MATERIAL:
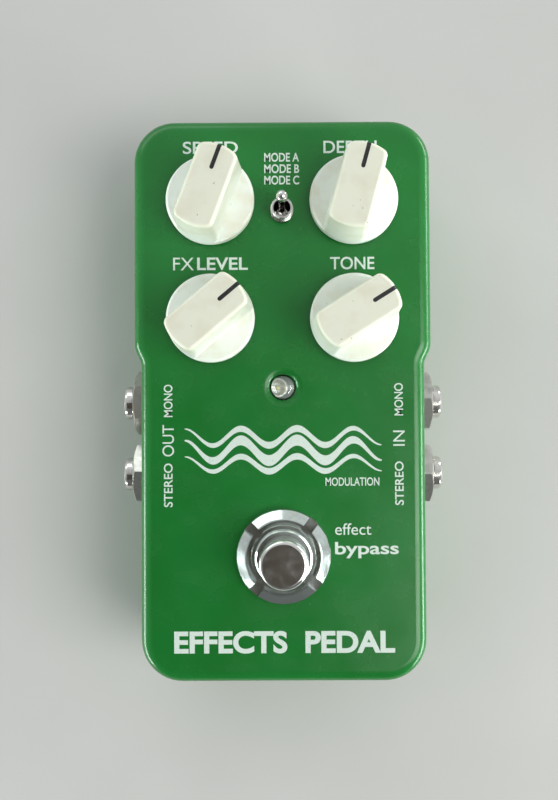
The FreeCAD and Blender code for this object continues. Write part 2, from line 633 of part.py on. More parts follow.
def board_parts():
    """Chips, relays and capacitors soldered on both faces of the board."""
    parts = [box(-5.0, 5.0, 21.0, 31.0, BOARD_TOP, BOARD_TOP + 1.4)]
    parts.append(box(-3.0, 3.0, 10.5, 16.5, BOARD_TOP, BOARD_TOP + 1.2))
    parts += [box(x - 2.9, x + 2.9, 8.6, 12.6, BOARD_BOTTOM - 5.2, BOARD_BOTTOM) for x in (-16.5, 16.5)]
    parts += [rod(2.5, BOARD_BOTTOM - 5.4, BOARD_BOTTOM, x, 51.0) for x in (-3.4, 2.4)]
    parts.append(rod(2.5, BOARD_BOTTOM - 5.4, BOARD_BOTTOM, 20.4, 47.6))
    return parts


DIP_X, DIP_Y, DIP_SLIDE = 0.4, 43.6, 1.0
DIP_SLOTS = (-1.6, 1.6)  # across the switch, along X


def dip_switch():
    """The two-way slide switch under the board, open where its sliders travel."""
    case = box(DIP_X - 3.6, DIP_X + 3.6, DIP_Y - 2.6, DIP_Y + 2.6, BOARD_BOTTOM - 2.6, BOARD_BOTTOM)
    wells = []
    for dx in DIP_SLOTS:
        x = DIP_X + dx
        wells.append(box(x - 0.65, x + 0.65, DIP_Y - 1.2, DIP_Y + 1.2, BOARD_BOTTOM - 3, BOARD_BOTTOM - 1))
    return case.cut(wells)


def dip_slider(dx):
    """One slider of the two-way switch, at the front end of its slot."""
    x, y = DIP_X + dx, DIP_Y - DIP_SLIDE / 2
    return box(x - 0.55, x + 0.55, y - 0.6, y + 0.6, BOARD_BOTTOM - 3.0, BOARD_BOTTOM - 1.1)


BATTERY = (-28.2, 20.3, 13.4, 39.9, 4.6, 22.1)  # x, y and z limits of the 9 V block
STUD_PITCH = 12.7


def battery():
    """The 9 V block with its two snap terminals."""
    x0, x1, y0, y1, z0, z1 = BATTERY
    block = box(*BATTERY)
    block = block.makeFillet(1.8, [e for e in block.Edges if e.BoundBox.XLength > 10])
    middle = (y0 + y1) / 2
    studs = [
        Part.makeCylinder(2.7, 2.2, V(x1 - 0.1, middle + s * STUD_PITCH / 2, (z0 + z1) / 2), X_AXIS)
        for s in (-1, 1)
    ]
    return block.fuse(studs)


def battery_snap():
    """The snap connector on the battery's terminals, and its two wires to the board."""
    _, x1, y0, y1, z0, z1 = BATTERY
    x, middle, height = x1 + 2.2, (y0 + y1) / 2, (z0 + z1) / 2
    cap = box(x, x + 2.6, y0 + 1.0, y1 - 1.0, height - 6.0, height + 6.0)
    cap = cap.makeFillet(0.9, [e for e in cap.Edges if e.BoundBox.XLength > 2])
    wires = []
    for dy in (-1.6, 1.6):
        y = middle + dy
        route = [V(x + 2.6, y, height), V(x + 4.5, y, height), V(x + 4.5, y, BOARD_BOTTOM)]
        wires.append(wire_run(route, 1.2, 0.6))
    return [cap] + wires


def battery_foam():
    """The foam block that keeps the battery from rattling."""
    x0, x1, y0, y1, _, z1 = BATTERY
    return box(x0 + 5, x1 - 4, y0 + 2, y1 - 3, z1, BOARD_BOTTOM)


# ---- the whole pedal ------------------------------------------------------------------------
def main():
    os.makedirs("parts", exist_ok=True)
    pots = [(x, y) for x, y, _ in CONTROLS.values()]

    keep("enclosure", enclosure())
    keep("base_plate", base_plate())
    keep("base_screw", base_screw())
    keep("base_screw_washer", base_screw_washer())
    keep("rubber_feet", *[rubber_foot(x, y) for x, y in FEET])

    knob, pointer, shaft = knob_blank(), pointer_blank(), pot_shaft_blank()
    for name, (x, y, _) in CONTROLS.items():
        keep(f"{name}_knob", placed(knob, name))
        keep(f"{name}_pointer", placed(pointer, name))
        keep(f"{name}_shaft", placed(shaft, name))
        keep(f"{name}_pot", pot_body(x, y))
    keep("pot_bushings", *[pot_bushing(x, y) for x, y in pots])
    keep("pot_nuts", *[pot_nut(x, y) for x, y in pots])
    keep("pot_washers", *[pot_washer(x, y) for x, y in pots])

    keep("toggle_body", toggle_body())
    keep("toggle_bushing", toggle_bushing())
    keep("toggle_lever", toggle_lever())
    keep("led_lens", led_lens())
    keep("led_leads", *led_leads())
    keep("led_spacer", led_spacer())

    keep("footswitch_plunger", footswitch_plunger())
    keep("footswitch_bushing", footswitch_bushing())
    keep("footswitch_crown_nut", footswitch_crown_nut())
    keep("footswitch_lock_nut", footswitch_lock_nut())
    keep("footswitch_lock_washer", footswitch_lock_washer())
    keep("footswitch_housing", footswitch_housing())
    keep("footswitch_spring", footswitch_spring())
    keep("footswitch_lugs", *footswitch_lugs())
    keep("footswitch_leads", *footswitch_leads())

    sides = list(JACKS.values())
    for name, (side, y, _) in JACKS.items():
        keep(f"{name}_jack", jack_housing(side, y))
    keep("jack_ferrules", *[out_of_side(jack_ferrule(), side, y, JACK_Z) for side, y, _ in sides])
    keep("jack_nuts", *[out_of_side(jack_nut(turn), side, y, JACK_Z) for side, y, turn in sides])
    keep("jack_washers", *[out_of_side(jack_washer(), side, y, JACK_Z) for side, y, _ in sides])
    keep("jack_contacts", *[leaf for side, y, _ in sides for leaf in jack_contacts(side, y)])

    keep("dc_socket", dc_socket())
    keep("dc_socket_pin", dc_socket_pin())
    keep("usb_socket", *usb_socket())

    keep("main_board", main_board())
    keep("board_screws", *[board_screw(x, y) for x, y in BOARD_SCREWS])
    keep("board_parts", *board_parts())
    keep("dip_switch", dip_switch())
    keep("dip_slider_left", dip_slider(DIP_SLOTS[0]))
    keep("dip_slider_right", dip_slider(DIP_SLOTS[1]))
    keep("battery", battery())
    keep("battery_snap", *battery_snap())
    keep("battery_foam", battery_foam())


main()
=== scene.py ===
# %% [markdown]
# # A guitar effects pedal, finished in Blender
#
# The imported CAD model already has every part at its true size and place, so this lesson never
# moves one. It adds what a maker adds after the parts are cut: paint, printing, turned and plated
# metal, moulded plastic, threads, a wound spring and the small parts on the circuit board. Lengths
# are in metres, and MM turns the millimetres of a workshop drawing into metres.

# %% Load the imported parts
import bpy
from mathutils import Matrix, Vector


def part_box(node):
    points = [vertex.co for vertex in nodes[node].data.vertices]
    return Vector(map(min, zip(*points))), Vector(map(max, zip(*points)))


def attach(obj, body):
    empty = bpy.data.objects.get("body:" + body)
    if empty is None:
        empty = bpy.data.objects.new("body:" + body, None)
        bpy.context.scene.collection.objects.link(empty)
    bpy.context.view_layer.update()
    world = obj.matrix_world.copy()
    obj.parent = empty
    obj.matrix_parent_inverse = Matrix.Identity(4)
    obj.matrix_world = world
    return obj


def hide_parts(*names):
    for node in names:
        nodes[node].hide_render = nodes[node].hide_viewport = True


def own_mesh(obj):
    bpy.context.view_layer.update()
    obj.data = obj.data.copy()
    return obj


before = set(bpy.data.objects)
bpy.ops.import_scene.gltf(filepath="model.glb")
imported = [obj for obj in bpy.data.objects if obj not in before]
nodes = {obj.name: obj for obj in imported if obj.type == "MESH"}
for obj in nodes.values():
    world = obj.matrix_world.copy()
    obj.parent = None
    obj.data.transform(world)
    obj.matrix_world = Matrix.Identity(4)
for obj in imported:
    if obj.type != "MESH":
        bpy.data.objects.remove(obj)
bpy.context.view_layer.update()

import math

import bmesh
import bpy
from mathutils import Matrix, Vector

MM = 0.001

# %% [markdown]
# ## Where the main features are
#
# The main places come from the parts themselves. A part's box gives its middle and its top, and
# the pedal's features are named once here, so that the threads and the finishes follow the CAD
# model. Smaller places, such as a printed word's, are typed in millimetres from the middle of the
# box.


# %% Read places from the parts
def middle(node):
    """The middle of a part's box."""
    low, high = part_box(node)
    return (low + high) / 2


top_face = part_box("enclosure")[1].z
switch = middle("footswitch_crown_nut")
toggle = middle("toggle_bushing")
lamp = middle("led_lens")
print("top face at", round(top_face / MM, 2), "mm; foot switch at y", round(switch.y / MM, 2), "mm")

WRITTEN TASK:
Take exactly the lines from the one containing "turn in sides])" through the one containing "before = set(bpy.data.objects)" in the data above, and output them with nothing added.

EXERCISE RESULT:
    keep("jack_nuts", *[out_of_side(jack_nut(turn), side, y, JACK_Z) for side, y, turn in sides])
    keep("jack_washers", *[out_of_side(jack_washer(), side, y, JACK_Z) for side, y, _ in sides])
    keep("jack_contacts", *[leaf for side, y, _ in sides for leaf in jack_contacts(side, y)])

    keep("dc_socket", dc_socket())
    keep("dc_socket_pin", dc_socket_pin())
    keep("usb_socket", *usb_socket())

    keep("main_board", main_board())
    keep("board_screws", *[board_screw(x, y) for x, y in BOARD_SCREWS])
    keep("board_parts", *board_parts())
    keep("dip_switch", dip_switch())
    keep("dip_slider_left", dip_slider(DIP_SLOTS[0]))
    keep("dip_slider_right", dip_slider(DIP_SLOTS[1]))
    keep("battery", battery())
    keep("battery_snap", *battery_snap())
    keep("battery_foam", battery_foam())


main()
=== scene.py ===
# %% [markdown]
# # A guitar effects pedal, finished in Blender
#
# The imported CAD model already has every part at its true size and place, so this lesson never
# moves one. It adds what a maker adds after the parts are cut: paint, printing, turned and plated
# metal, moulded plastic, threads, a wound spring and the small parts on the circuit board. Lengths
# are in metres, and MM turns the millimetres of a workshop drawing into metres.

# %% Load the imported parts
import bpy
from mathutils import Matrix, Vector


def part_box(node):
    points = [vertex.co for vertex in nodes[node].data.vertices]
    return Vector(map(min, zip(*points))), Vector(map(max, zip(*points)))


def attach(obj, body):
    empty = bpy.data.objects.get("body:" + body)
    if empty is None:
        empty = bpy.data.objects.new("body:" + body, None)
        bpy.context.scene.collection.objects.link(empty)
    bpy.context.view_layer.update()
    world = obj.matrix_world.copy()
    obj.parent = empty
    obj.matrix_parent_inverse = Matrix.Identity(4)
    obj.matrix_world = world
    return obj


def hide_parts(*names):
    for node in names:
        nodes[node].hide_render = nodes[node].hide_viewport = True


def own_mesh(obj):
    bpy.context.view_layer.update()
    obj.data = obj.data.copy()
    return obj


before = set(bpy.data.objects)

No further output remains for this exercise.